Source excerpt –
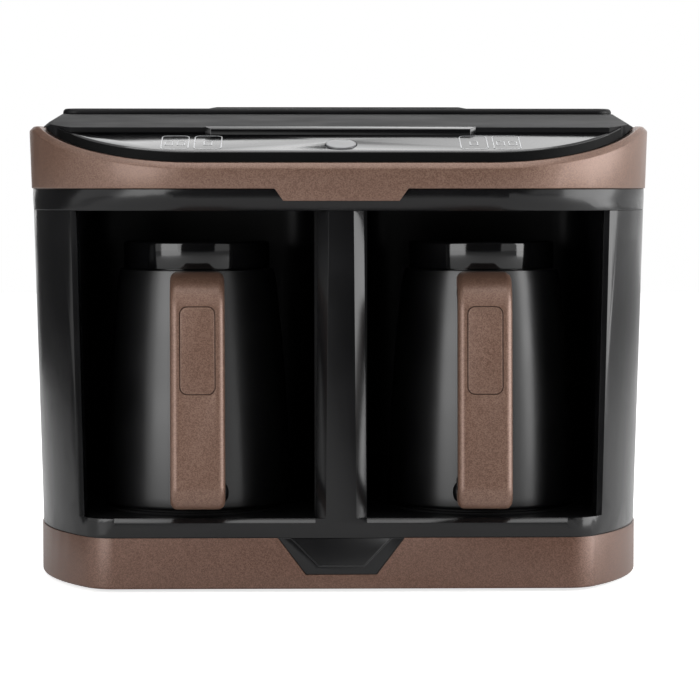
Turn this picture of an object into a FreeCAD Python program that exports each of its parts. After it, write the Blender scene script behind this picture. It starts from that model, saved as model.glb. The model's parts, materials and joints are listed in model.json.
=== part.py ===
import FreeCAD, Part
import math
import os
import types
import Sketcher
from FreeCAD import Placement, Rotation, Vector

# Electric Turkish coffee maker with two pots, in millimetres.
# Z is up from the surface it stands on, X runs along the front, and the front faces -Y.
# Inside this file Y is first counted back from the front of the painted band,
# and every piece is then placed so that the whole object is centred on the origin.

os.makedirs("parts", exist_ok=True)
doc = FreeCAD.newDocument("coffee_maker")

# Driving sizes: name, value, what it is
rows = [
    ("body_depth", 205.0, "front of the band to the back"),
    ("near_turn", 50.0, "turn of the first arc of a front corner, degrees"),
    ("corner_radius", 25.0, "rear corners in plan"),
    ("head_half", 138.5, "top of the band, half the width"),
    ("band_taper", 1.2, "band narrower at its lower edge, each side"),
    ("head_straight", 62.0, "straight front of the band, half"),
    ("shoulder_inset", 2.3, "top of the body inside the band, each side"),
    ("shoulder_front", 6.0, "top of the body behind the band's front"),
    ("shoulder_straight", 70.0, "straight front of the body's top, half"),
    ("foot_inset", 5.3, "foot of the body inside the band, each side"),
    ("foot_front", 8.0, "foot of the body behind the band's front"),
    ("foot_straight", 97.0, "straight front of the foot, half"),
    ("foot_near_radius", 16.0, "first arc of the foot's front corner"),
    ("back_inset", 1.0, "body's back ahead of the band's back"),
    ("base_proud", 0.5, "base shell outside the body's foot"),
    ("base_low", 1.5, "underside of the base shell"),
    ("base_high", 23.5, "joint between base shell and body"),
    ("base_edge", 1.2, "round under the base shell"),
    ("shoulder_high", 163.0, "top of the body and ceiling of the bays"),
    ("cove_high", 168.0, "top of the cove under the head"),
    ("band_low", 172.5, "lower edge of the band"),
    ("shell_wall", 3.0, "walls of the body, base and head"),
    ("ledge_low", 4.5, "ledge that the bottom cover screws to"),
    ("ledge_thick", 3.0, "thickness of that ledge"),
    ("ledge_reach", 6.0, "ledge inside the wall"),
    ("fit_gap", 0.3, "gap between pieces that fit in each other"),
    ("notch_top_half", 27.1, "notch in the base, half its top"),
    ("notch_foot_half", 15.2, "notch in the base, half its foot"),
    ("notch_low", 7.7, "foot of the notch"),
    ("notch_rim_side", 5.6, "rim beside the notch's recess"),
    ("notch_rim_foot", 3.6, "rim below the recess"),
    ("notch_recess", 1.0, "depth of the recess"),
    ("notch_flange", 2.0, "flange behind the wall"),
    ("pillar_top_half", 9.7, "middle pillar at its top, half"),
    ("pillar_foot_half", 11.0, "middle pillar at its foot, half"),
    ("pillar_deep", 13.0, "middle pillar, front to back"),
    ("pillar_bevel", 4.4, "bevel along the pillar"),
    ("bay_top_half", 113.7, "outer edge of the openings at the top"),
    ("bay_foot_half", 110.1, "outer edge of the openings at the sill"),
    ("column_flat", 2.4, "flat along each column's inner edge"),
    ("bay_cut_deep", 62.0, "how far the openings cut into the front"),
    ("opening_bevel", 1.8, "bevel round the openings"),
    ("sill_high", 31.8, "top of the sill"),
    ("floor_high", 31.2, "floor of the bays"),
    ("floor_thick", 2.4, "floor plate"),
    ("bay_back", 114.0, "back wall of the bays"),
    ("bay_wall", 2.0, "bay liner wall"),
    ("bay_back_round", 14.0, "rear corners of the bays"),
    ("window_half", 97.0, "window in the back, half the width"),
    ("window_low", 40.0, "window in the back, foot"),
    ("window_high", 150.0, "window in the back, top"),
    ("cover_flange", 8.0, "flange of the rear cover"),
    ("cover_wall", 2.5, "rear cover plate"),
    ("vent_long", 44.0, "ventilation slot, length"),
    ("vent_wide", 3.0, "ventilation slot, height"),
    ("vent_round", 1.2, "ventilation slot, corners"),
    ("vent_step", 7.0, "ventilation slots, spacing"),
    ("vent_count", 7.0, "ventilation slots in a row"),
    ("gland_side", 74.0, "power inlet, from the middle"),
    ("gland_high", 52.0, "power inlet, height"),
    ("gland_radius", 6.0, "power inlet bush"),
    ("gland_bore", 3.6, "power inlet bore, radius"),
    ("gland_flange", 9.0, "power inlet flange, radius"),
    ("band_front_high", 182.9, "top of the band at its front"),
    ("head_slope", 18.0, "slope of the head's front, degrees"),
    ("slope_deep", 52.0, "where the band's slope ends"),
    ("band_rear_high", 201.5, "top of the band at its back"),
    ("band_side_wall", 5.6, "band wall at the sides"),
    ("band_front_wall", 2.2, "band wall at the front"),
    ("band_chamfer", 2.0, "chamfer on the band's top edge"),
    ("tab_top_half", 28.2, "tab of the band, half its top"),
    ("tab_foot_half", 24.5, "tab of the band, half its foot"),
    ("tab_low", 167.3, "foot of the tab"),
    ("tab_thick", 1.2, "thickness of the tab"),
    ("skirt_inset", 1.6, "head skirt behind the band"),
    ("tray_floor", 2.2, "floor of the head tray"),
    ("tray_rim", 5.0, "rim that carries the panel and cover"),
    ("panel_front_high", 188.2, "top of the panel at its front"),
    ("panel_thick", 3.0, "panel plate"),
    ("panel_rear", 36.0, "rear edge of the panel"),
    ("cover_front", 27.7, "front edge of the top cover"),
    ("cover_step", 2.4, "top cover above the panel at that edge"),
    ("deck_front", 103.0, "front edge of the raised deck"),
    ("cover_rear_high", 206.5, "top cover at the deck"),
    ("deck_thick", 2.6, "raised deck"),
    ("deck_inset", 8.8, "raised deck inside the band, each side"),
    ("deck_rear_set", 9.0, "raised deck ahead of the back"),
    ("deck_round", 1.8, "rounded edge of the deck"),
    ("hump_half", 62.0, "hump on the deck, half its width"),
    ("hump_rise", 0.8, "hump on the deck, height"),
    ("strip_half", 58.3, "strip on the cover's edge, half its width"),
    ("strip_proud", 2.8, "strip ahead of the cover"),
    ("button_setback", 11.5, "push button behind the band's front"),
    ("button_radius", 6.5, "push button"),
    ("button_proud", 0.5, "push button above the panel"),
    ("button_travel", 1.2, "push button travel"),
    ("guide_wall", 0.8, "wall of the button guide"),
    ("guide_long", 8.0, "length of the button guide"),
    ("stem_radius", 2.2, "button stem"),
    ("spring_wire", 0.5, "button spring wire, radius"),
    ("spring_radius", 3.6, "button spring, to the wire's middle"),
    ("board_thick", 1.6, "circuit boards"),
    ("board_drop", 12.0, "touch board below the panel's top"),
    ("pot_apart", 63.4, "pot axis from the middle"),
    ("pot_setback", 66.0, "pot axis behind the band's front"),
    ("pot_low", 33.1, "underside of the pots"),
    ("pot_foot_radius", 41.5, "pot at its foot"),
    ("pot_waist_radius", 39.5, "pot half way up"),
    ("pot_mouth_radius", 34.6, "pot at its mouth"),
    ("pot_tall", 104.0, "pot without the lid"),
    ("pot_wall", 1.2, "pot wall"),
    ("pot_base_thick", 2.6, "heated disc under the pot"),
    ("pot_base_radius", 37.0, "heated disc under the pot"),
    ("lid_radius", 32.4, "lid"),
    ("lid_tall", 12.0, "lid above the pot"),
    ("lid_wall", 2.0, "lid wall"),
    ("plug_deep", 6.0, "lid skirt inside the pot"),
    ("plug_radius", 28.8, "lid skirt inside the pot"),
    ("seal_thick", 2.4, "lid seal"),
    ("handle_wide", 23.2, "handle, side to side"),
    ("handle_reach", 74.0, "front of the grip's foot from the pot axis"),
    ("handle_lean", 14.0, "grip's top leans back by this"),
    ("handle_thick", 11.5, "grip, front to back"),
    ("handle_low", 3.5, "underside of the handle"),
    ("handle_drop", 0.6, "top of the handle below the pot's mouth"),
    ("handle_foot_round", 9.0, "lower bend of the grip"),
    ("handle_top_round", 19.0, "upper bend of the grip"),
    ("handle_edge", 3.2, "soft edges of the handle"),
    ("handle_core", 5.0, "dark inner half of the handle"),
    ("inset_wide", 14.5, "plate in the grip, width"),
    ("inset_low_drop", 50.2, "foot of the plate in the grip below the handle's top"),
    ("inset_high_drop", 13.3, "plate in the grip below the handle's top"),
    ("inset_deep", 1.6, "plate in the grip, thickness"),
    ("inset_round", 3.0, "plate in the grip, corners"),
    ("inset_gap", 0.4, "groove round that plate"),
    ("boss_radius", 4.1, "cross boss at the handle's foot"),
    ("boss_half", 13.7, "cross boss, half its length"),
    ("boss_high", 8.6, "cross boss above the pot's foot"),
    ("boss_reach", 46.5, "cross boss from the pot axis"),
    ("pot_turn", 2.2, "each pot turned inwards, degrees"),
    ("heater_radius", 38.5, "heating plate"),
    ("heater_thick", 3.0, "heating plate"),
    ("heater_lip", 3.0, "seal round the heating plate"),
    ("element_radius", 26.0, "heating element ring"),
    ("element_tube", 3.0, "heating element tube, radius"),
    ("sensor_radius", 6.5, "foam sensor housing"),
    ("sensor_tall", 13.0, "foam sensor housing"),
    ("foot_radius", 8.0, "rubber foot"),
    ("foot_side", 30.5, "rubber feet inside the band's side"),
    ("foot_front_set", 38.0, "front feet behind the band's front"),
    ("foot_rear_set", 27.0, "rear feet ahead of the back"),
    ("screw_radius", 1.45, "screw shank"),
    ("screw_head", 3.0, "screw head, radius"),
    ("screw_head_tall", 1.6, "screw head, height"),
    ("cover_low", 2.0, "underside of the bottom cover"),
    ("pilot_gap", 0.05, "pilot holes round a screw"),
    ("stud_radius", 2.5, "stud of a rubber foot"),
    ("stud_long", 2.5, "stud above the bottom cover"),
    ("screw_side", 60.0, "front and rear base screws, from the middle"),
    ("screw_long", 3.6, "base screws below their heads"),
    ("rear_screw_long", 2.6, "rear screws below their heads"),
    ("return_deep", 36.0, "walls that run back from the columns, rear end"),
    ("flange_thick", 2.0, "flange of the rear cover"),
    ("vent_low", 80.0, "lowest ventilation slot in the back"),
    ("tray_wall", 2.0, "wall of the floor tray"),
    ("seal_proud", 0.8, "plate seal above the floor"),
    ("thermostat_radius", 8.0, "thermostat"),
    ("thermostat_tall", 6.0, "thermostat"),
    ("sensor_sunk", 0.4, "foam sensor above the ceiling"),
    ("fuse_radius", 2.0, "thermal fuse"),
    ("fuse_long", 12.0, "thermal fuse"),
    ("fuse_off", 14.0, "thermal fuse behind the plate's middle"),
    ("wire_way_half", 30.0, "way for the wires into the head, half"),
    ("panel_rim", 2.5, "rim under the panel and cover"),
    ("panel_edge", 0.6, "bright edge of the panel"),
    ("strip_over", 0.3, "strip above the cover's edge"),
    ("deck_corner", 8.0, "corners of the deck in plan"),
    ("cap_thick", 3.0, "button cap"),
    ("stem_long", 7.0, "button stem"),
    ("touch_half", 78.0, "touch board, half its width"),
    ("touch_front", 4.0, "touch board ahead of the button"),
    ("touch_rear", 20.0, "touch board behind the button"),
    ("switch_half", 3.0, "switch under the button, half"),
    ("post_edge", 3.0, "posts from the board's edge"),
    ("post_radius", 2.0, "posts of the touch board"),
    ("boss_wall", 2.0, "wall of a screw boss"),
    ("power_half", 60.0, "power board, half its width"),
    ("power_low", 60.0, "power board, foot"),
    ("power_high", 140.0, "power board, top"),
    ("power_off", 12.0, "power board from the rear cover"),
    ("core_wide", 34.0, "transformer, width"),
    ("core_deep", 24.0, "transformer, depth"),
    ("core_tall", 28.0, "transformer, height"),
    ("relay_wide", 15.0, "relay, width"),
    ("relay_deep", 16.0, "relay, depth"),
    ("relay_tall", 19.0, "relay, height"),
    ("can_radius", 5.0, "capacitor"),
    ("can_tall", 14.0, "capacitor"),
    ("mouth_radius", 30.2, "opening of the pot's mouth"),
    ("pot_edge", 1.6, "small edges of the pot"),
    ("lid_edge", 1.4, "edge of the lid"),
    ("seal_top", 1.6, "lid seal below the lid's foot"),
    ("seal_groove", 1.0, "groove that holds the lid seal"),
    ("handle_root", 30.0, "where the handle's arms end, from the pot axis"),
    ("bend_share", 0.55, "how much an inner bend is tighter than the outer one"),
    ("core_edge", 1.6, "soft edges of the handle's core"),
]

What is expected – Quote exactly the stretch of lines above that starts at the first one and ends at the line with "from FreeCAD import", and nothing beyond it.

Answer to the task –
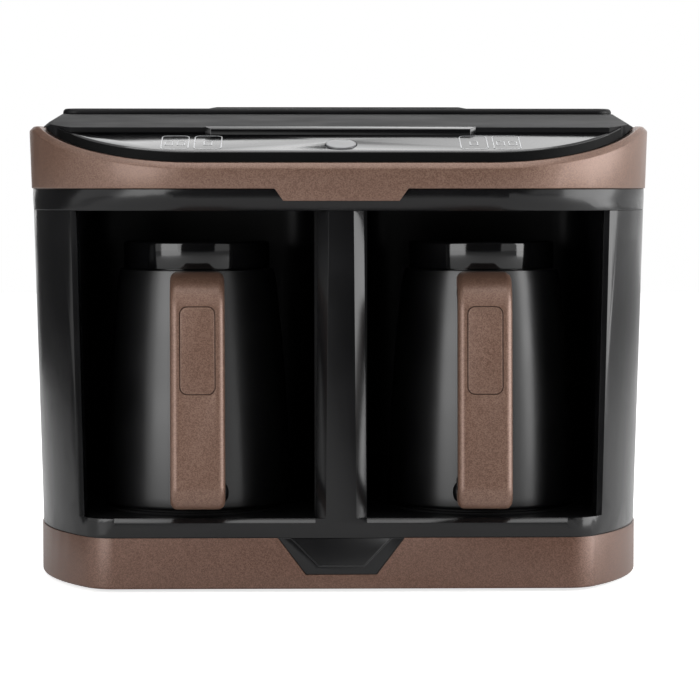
Turn this picture of an object into a FreeCAD Python program that exports each of its parts. After it, write the Blender scene script behind this picture. It starts from that model, saved as model.glb. The model's parts, materials and joints are listed in model.json.
=== part.py ===
import FreeCAD, Part
import math
import os
import types
import Sketcher
from FreeCAD import Placement, Rotation, Vector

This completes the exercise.